Hacker Newsnew | past | comments | ask | show | jobs | submitlogin

Technical management failure in how to mitigate late or stalled deps, fallback should have been to add ddr4 modems to existing chips.


That seem plausible to me, but aren't memory pretty tightly integrated into the design in a modern processor? How would you be able to take advantage of the additional RAM?

Second question, do modems exist that could handle the bandwidth of existing designs?

It seems like something that would be extraordinarily expensive, and there wouldn't be much of a benefit considering Intel doesn't have competition on this front.
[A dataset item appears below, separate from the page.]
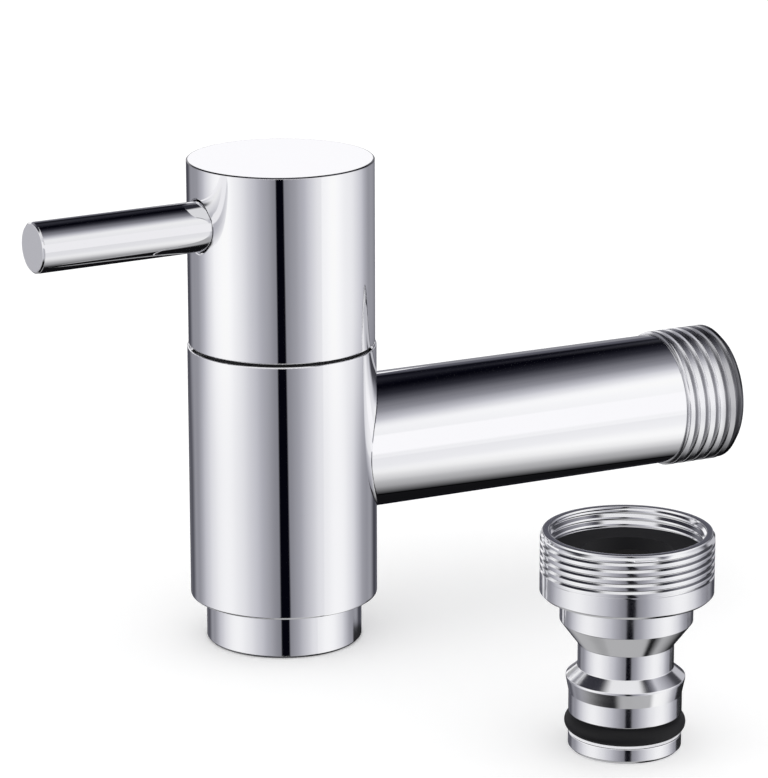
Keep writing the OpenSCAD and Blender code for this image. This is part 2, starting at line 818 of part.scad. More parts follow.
// Places the hose adapter's pieces where it stands beside the tap
module beside_tap() {
    translate([adapter_x, adapter_y, 0])
        children();
}

// Threaded collar above, hose nipple with its latching ridge and seal groove below
module adapter_body() {
    collar_r = adapter_collar_d / 2;
    nipple_r = nipple_d / 2;
    ridge_r = ridge_d / 2;
    neck_r = nipple_neck_d / 2;
    shoulder_r = shoulder_d / 2;
    color(chrome)
        beside_tap()
            difference() {
                rotate_extrude()
                    polygon([
                        [0, 0], [nipple_r - nipple_chamfer, 0], [nipple_r, nipple_chamfer],
                        [nipple_r, groove_z0], [nipple_groove_r, groove_z0],
                        [nipple_groove_r, groove_z1], [nipple_r, groove_z1],
                        [nipple_r, taper_z0], [ridge_r, ridge_z0],
                        [ridge_r, ridge_z1], [neck_r, nipple_neck_z0], [neck_r, nipple_neck_z1],
                        [shoulder_r, shoulder_z0], [shoulder_r, adapter_collar_z0],
                        [collar_r - adapter_chamfer, adapter_collar_z0],
                        [collar_r, adapter_collar_z0 + adapter_chamfer],
                        [collar_r, adapter_h - adapter_chamfer],
                        [collar_r - adapter_chamfer, adapter_h], [0, adapter_h]
                    ]);
                post(adapter_socket_d, adapter_socket_z0, adapter_socket_depth + past);
                post(adapter_relief_d, adapter_socket_z0, adapter_relief_h);
                post(nipple_bore_d, -past, adapter_h);
            }
}

module adapter_washer() {
    color(rubber)
        beside_tap()
            ring(
                adapter_washer_d,
                adapter_washer_d - 2 * adapter_washer_w,
                adapter_socket_z0,
                adapter_washer_t
            );
}

module adapter_seal() {
    color(rubber)
        beside_tap()
            o_ring(
                nipple_groove_r + nipple_seal_t / 2 + seat_fit,
                nipple_seal_t,
                (groove_z0 + groove_z1) / 2
            );
}

valve_body();
inlet_pipe();
glide_ring();
aerator_housing();
aerator_grid();
aerator_core();
aerator_strainer();
aerator_washer();
cartridge_housing();
cartridge_flange_seal();
seat_seal();
fixed_disc();
handle_shell();
lever();
grub_screw();
spindle();
spindle_seals();
thrust_washer();
circlip();
moving_disc();
adapter_body();
adapter_washer();
adapter_seal();
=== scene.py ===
import math
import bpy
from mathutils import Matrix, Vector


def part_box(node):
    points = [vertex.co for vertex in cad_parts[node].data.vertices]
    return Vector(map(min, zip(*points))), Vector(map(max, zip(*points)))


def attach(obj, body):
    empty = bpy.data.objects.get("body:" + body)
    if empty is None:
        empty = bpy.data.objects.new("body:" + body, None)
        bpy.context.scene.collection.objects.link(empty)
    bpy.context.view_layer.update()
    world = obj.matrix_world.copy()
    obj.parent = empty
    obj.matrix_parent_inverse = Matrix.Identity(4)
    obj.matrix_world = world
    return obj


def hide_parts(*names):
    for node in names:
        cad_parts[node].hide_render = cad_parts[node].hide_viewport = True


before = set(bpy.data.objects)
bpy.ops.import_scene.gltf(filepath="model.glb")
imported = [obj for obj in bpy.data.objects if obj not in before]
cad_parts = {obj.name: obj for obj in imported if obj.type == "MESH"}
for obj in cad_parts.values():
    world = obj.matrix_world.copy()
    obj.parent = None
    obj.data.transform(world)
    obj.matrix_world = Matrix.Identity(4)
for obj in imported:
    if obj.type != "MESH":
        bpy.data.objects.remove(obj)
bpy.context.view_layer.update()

from types import SimpleNamespace

import bmesh
import bpy
from mathutils import Quaternion, Vector

MM = 0.001

# Camera, from a fit of the tap's edges in the photograph
CAMERA_AZIMUTH = 63.404
CAMERA_ELEVATION = 15.603
CAMERA_DISTANCE = 582.4 * MM
CAMERA_TARGET = Vector((7.17, 13.22, 38.22)) * MM
CAMERA_LENS = 182.4
CAMERA_ROLL = -0.094
CAMERA_CLIP = 10 * MM
SENSOR = 36.0

# The frame's own places, in metres
HANDLE_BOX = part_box("handle_shell")
RING_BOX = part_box("aerator_housing")
LEVER_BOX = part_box("lever")
BODY_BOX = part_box("valve_body")
PIPE_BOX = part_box("inlet_pipe")
ADAPTER_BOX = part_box("adapter_body")
WASHER_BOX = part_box("adapter_washer")

# Sizes that the boxes don't give, as in the part's source
SEAT_FIT = 0.05 * MM
LEVER_TURN = math.radians(3.5)
RING_R = 11.6 * MM
PIPE_R = 10.0 * MM
PIPE_BORE_R = 8.0 * MM
PIPE_FLOOR_T = 2.5 * MM
INLET_THREAD_L = 10.4 * MM
NIPPLE_BORE_R = 4.7 * MM
NIPPLE_R = 7.85 * MM
GROOVE_R = 5.85 * MM
RIDGE_R = 8.25 * MM
NECK_R = 6.65 * MM
SHOULDER_R = 9.2 * MM
SOCKET_R = 10.5 * MM
ADAPTER_CHAMFER = 0.4 * MM
RIM = 0.3 * MM
# Heights above the adapter's tip
GROOVE_Z = (2.2 * MM, 5.2 * MM)
SHAFT_TOP = 8.1 * MM
RIDGE_Z = (10.1 * MM, 10.4 * MM)
NECK_Z = (11.75 * MM, 15.15 * MM)
CONE_TOP = 18.55 * MM
COLLAR_Z = 22.25 * MM

# Threads, which the source has as plain cylinders
INLET_PITCH = 1.814 * MM
INLET_DEPTH = 0.6 * MM
INLET_CREST_FLAT = 0.95 * MM
INLET_ROOT_FLAT = 0.1 * MM
INLET_EDGE = 0.12 * MM
INLET_STEP = 0.08 * MM
INLET_END_STEP = 0.8 * MM
INLET_END_EDGE = 0.25 * MM
INLET_PHASE = -0.05
INLET_RUN_IN = 0.55 * MM
ADAPTER_PITCH = 1.0 * MM
COLLAR_THREAD_L = 6.0 * MM
COLLAR_DEPTH = 0.4 * MM
COLLAR_FORM = (0.52 * MM, 0.06 * MM, 0.04 * MM)      # crest flat, root flat and edge
SOCKET_FORM = (0.26 * MM, 0.08 * MM, 0.05 * MM)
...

DRAM controllers used to be on the motherboard, not the CPU. That changed for AMD in 2003 and Intel in 2008, but it is not at all interwoven with the CPU core itself. Processors within the same product line with varying core counts use the exact same DRAM controller blocks. This is really obvious on the Intel server chips where the CPU cores are linked by a ring or mesh bus and the DRAM controllers are just another stop at the far edges of those interconnects.

Intel can update their DRAM controller independently of the CPU core microarchitecture, just like they can update the integrated GPU microarchitecture independently of the CPU core microarchitecture. The only reason why they might not be releasing a CPU with LPDDR4 yet is if they never expected to need an LPDDR4 controller before their 10nm process was ready, and never started designing a 14nm LPDDR4-capable controller. If so, that's a clear miscalculation on their part and a sign that the processor architects are probably insufficiently skeptical of what the fab guys are telling them.


That makes a lot of sense. Thanks for the explanation


Probably not trivial though, and I would not be surprised if many of these has already taped out and sampled. In general a modern DDR3/DDR4 memory controller is not a trivial thing to do.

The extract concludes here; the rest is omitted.